’Tis the season for family and feasting, but in a borough full of so many rich cultural and culinary traditions, it’s difficult to sample them all when you’re spending time with your own loved ones. But never fear: Fish and fresh seafood are everywhere. That’s why we spoke with three local chefs who are blending holiday traditions with year-round celebrations, and discussed what it is about fish that resonates across the globe.
Known for their red sauce, a homemade marinara made in the restaurant’s basement kitchen, Michael’s of Brooklyn is also beloved among generations of Italian-American families for their traditional recipes featuring fresh seafood, chicken, veal and pasta. They’re so popular and trusted that the 63-year-old Midwood restaurant is even open on holidays. Reservations for this year’s Christmas Eve dinner sold out before autumn even got under way.

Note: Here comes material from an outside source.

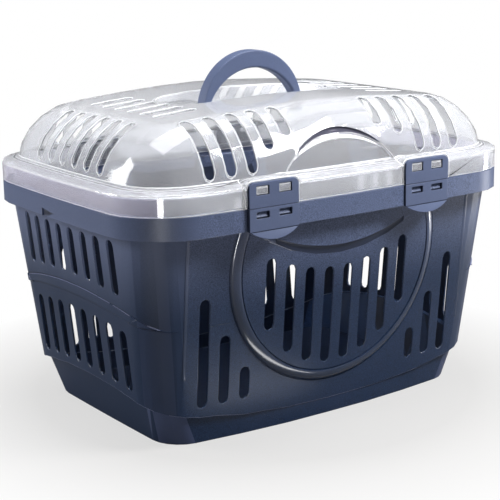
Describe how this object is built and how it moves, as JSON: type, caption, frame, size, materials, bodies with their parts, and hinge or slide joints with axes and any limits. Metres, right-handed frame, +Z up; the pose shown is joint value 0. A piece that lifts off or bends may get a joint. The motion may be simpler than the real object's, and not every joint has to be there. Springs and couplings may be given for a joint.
{
  "type": "pet carrier",
  "caption": "Small pet carrier: a slotted, tapered plastic tub with a clear vented dome lid, an arched carrying handle and folding snap clips along the rim.",
  "frame": {"origin": "middle of the underside of the tub's floor, on the surface that the carrier stands on", "axes": "+X along the carrier's long side to its right end, +Y to the rear side that the lid hinges on, +Z up"},
  "size_m": [0.399, 0.294, 0.3053],
  "materials": {
    "navy_body": "satin moulded",
    "navy_trim": "satin moulded",
    "clear_lid": "milky clear, glossy"
  },
  "bodies": {
    "base": {"tub": "navy_body"},
    "cover": {"lid": "clear_lid", "handle": "navy_trim", "front_left_clip_plate": "navy_trim", "front_right_clip_plate": "navy_trim", "rear_left_clip_plate": "navy_trim", "rear_right_clip_plate": "navy_trim"},
    "front_left_flap": {"front_left_clip_flap": "navy_trim"},
    "front_right_flap": {"front_right_clip_flap": "navy_trim"},
    "rear_left_flap": {"rear_left_clip_flap": "navy_trim"},
    "rear_right_flap": {"rear_right_clip_flap": "navy_trim"}
  },
  "joints": [
    {"name": "lid_hinge", "type": "hinge", "parent": "base", "child": "cover", "pos_m": [0, 0.14455, 0.198], "axis": [-1, 0, 0], "range_deg": [0, 110]},
    {"name": "front_left_latch", "type": "hinge", "parent": "cover", "child": "front_left_flap", "pos_m": [-0.08, -0.14455, 0.198], "axis": [-1, 0, 0], "range_deg": [0, 120]},
    {"name": "front_right_latch", "type": "hinge", "parent": "cover", "child": "front_right_flap", "pos_m": [0.08, -0.14455, 0.198], "axis": [-1, 0, 0], "range_deg": [0, 120]},
    {"name": "rear_left_latch", "type": "hinge", "parent": "base", "child": "rear_left_flap", "pos_m": [-0.08, 0.14455, 0.198], "axis": [1, 0, 0], "range_deg": [0, 65]},
    {"name": "rear_right_latch", "type": "hinge", "parent": "base", "child": "rear_right_flap", "pos_m": [0.08, 0.14455, 0.198], "axis": [1, 0, 0], "range_deg": [0, 65]}
  ]
}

Those lucky enough to have secured their seats dine on Michael’s version of Italians’ famed “Feast of the Seven Fishes,” a meal that can actually serve any number of fish, not just seven. “There is lobster tail, shrimp, scallops, calamari, clams, mussels and pulpo, all in a fra diavolo sauce over linguini,” said third-generation owner Michael Cacace of the platter, which is a supersize version of their Fisherman’s Platter, available on their regular menu with only five types of fish.
At home, Cacace always prepares fried baccalà (dried salted cod) usually as a salad, cold with celery, olives, red cabbage leaves, extra virgin olive oil, mint, salt and pepper, and lemon. “But old-school families eat capitone (eel) usually affogato style, stewed with wine and basil,” he said. For dessert, it’s struffoli fried dough balls in honey, “and always panettone,” a holiday sweet bread.
When Yom Kippur rolls around every fall, the Shelsky’s of Brooklyn storefront on Court Street in Carroll Gardens is always hopping because, as owner Peter Shelsky puts it, “fish is huge” for the Jewish new year. “Nova, lox, pickled herring, whitefish salad” — these all fly out of the chilled deli cases at this time of year, even more so than usual because “these are things that Ashkenazi Jews eat to break the fast.”
Shelsky grew up on this, seeing his grandmother prepare the fish on the Lower East Side. The fish he misses most from his childhood? “Chubs,” a freshwater carp, he said without hesitation. “But they’re not around anymore. Now it’s cisco.” Both, which are tasty smoked, come from Michigan’s Great Lakes area.
Different holidays call for different fishes, too: “Christmas is wildly busy for Jews and non-Jews, with higher-end sturgeon, caviar, and wild salmon,” Shelsky added. For his own table, though, it’s all about the cold-smoked nova, sable, whitefish salad, kippered salmon hot smoked over wood and pickled herring with cream sauce.
“What we sell here is nostalgia,” he explained. “The smell is what reminds every Jewish New Yorker of childhood. It’s the immigrant story — because you’re poor, everything is made to last longer: smoked, cured and smoked. This food, which lots of people call Jewish food, has become New York food.”
In both Chinese and Vietnamese cultures, a whole steamed fish with scallions and ginger is a must on the dinner table for any celebration. “Fish represents abundance, extra — it is similar to the word in Chinese for abundance,” explained Lien Lin, who owns and runs Bricolage, an almost three-year-old Vietnamese gastropub in Park Slope, along with her husband, fellow chef Edward Lin. “It’s always been a symbol. Growing up, my dad had a fish tank, and there had to be a certain number of koi and one black fish.”
“I’m the first generation here in America, so my parents are super old-school and the whole fish is very traditional,” she added, noting that at their restaurant, they keep to the tradition of fresh, seasonal fish, whether in their Cha Ca La Vong seared cod, famous in Hanoi, Vietnam, or their stuffed whole grilled fish with basil, ginger and herbs.
Fresh is a lesson that transcends generations, as Ed explained. “When we visit her parents or grandparents, we always bring a fish. If you can get it alive, even better.” Whether it’s catfish, bass or another type, you’d pick it at the market, where the worker would “grab it, whack it, clean it, and you take it home,” he said. “You learn early on that’s the way it has to be. Frozen fish steaks weren’t even a thing. And you don’t even do much to it. You let the fish sing.”